Reviewed for The Reviews Hub:
While it is rightly regarded as a children’s classic, Peter Pan is, let’s face it, prone to being unbearably twee. Often presented on stage as a “straight” tale of children enjoying a fantasy adventure, to ignore its multilayered metaphors is to gut it of all excitement, reducing it to little more than a CBeebies-style pantomime.
And yet recent stagings have sought to explore the deeper emotions within JM Barrie’s play – of parental responsibility and negligence, of the desire to stay young fighting against the knowledge that one cannot – in ways that result in productions which can be truly magical. Sally Cookson’s production, which first appeared at the Bristol Old Vic in 2012 and is revived and further expanded now at the National, is the boldest and best attempt yet, resulting in a movingly hilarious production that combines the magical nature of Never Land and the transformative power of storytelling with the melancholia inherent in Barrie’s writing.
A key theme of the play is children’s relationships with their mothers, with Madeleine Worrall’s Wendy initially playing mother to her brothers, Peter, and the Lost Boys, only to find that the longer she stays in Never Land, the more they forget that it is a game. And while the Darlings hand over supervision of their children to a dog, Nana (played with boisterous humour by Ekow Quartey), it is to Wendy’s own mother that the girl looks to when called upon to act the role.

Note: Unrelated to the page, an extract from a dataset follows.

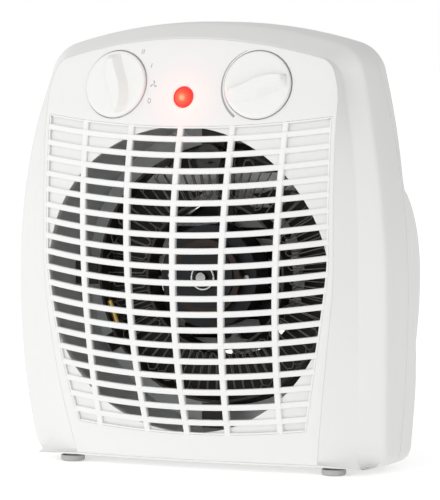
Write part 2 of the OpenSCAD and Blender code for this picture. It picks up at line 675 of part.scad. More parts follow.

And here is where “traditionalists” may have issues with this production, as Anna Francolini pops up first as Mrs Darling, only to re-emerge in Never Land as Captain Hook. This is no drag performance – the hoop-skirted pirate is a strong woman leader, and just as convinced that she must take down Peter Pan as any male Hook has ever been. As well as restoring Barrie’s original idea of casting (he had originally cast Dorothea Baird as the pirate captain before Gerald du Maurier, already playing Mr Darling, successfully petitioned to play the role) it re-emphasises Peter‘s frustrations with his mother to often poignant effect.
Paul Hilton’s frenetic, pseudo-punk Pan fits in with Michael Vale’s set design, in which Never Land becomes a graffiti-strewn urban playground, further emphasising the blurring of a fantasy land with the idea of children’s imaginative play. He is complemented by an anarchic, frenetic Tinker Bell in Saikat Ahamed, whose freewheeling gibberish starts off being hilarious, before lending Tink’s “death” scene an air of genuine emotion.
Worrall is superb throughout, her tomboyish Wendy pushing against the notion that she should automatically become mother to Never Land’s community of Lost Boys. Indeed, this is a delightfully feminist reading of Barrie’s play, which all too often places women on pedestals while the men become the heroes. When Wendy’s brother John (Marc Antolin) object that Wendy is “just a girl”, he earns a sharp rebuke from Peter. In that vein, it is perhaps disappointing that Tiger Lily (Lois Chimimba) is underused, although her re-imagining as a wild girl who leads a pack of wolves is preferable to Barrie’s original Native American caricature.
Any production of Peter Pan has to contend with the issue of flight. Many a production has seen action stutter and falter, with Peterstanding curiously stiff while unseen stagehands attach and detach the fly wires. Here, Cookson’s production solves the problem of making flight look realistic by not hiding anything. Harnesses and ropes (referred to onstage as “fairy strings”) fly in, with actors hooking up themselves and each other in full view. The “counterweighters” – men at the other end of the wires, who leap up and down ladders at the sides of the stage to counter balance the lead characters’ leaps and flights – are similarly visible. This drawing back of the curtain certainly does not diminish the sense of magic and wonder in seeing the cast engage in aerial acrobatics. If anything, the reveal of how the flying stunts are achieved so early on allows the audience to concentrate on the superlative storytelling.
That said, Peter‘s aerial battles with Francolini’s Hook are the weakest part of the wire work. The biggest shame of that is that it detracts from Francolini’s powerful performance, with a Captain Hook who is scheming and ruthless but never over-the-top. It is that performance which, above all else, makes this one of the best interpretations of Peter Pan that one could hope for.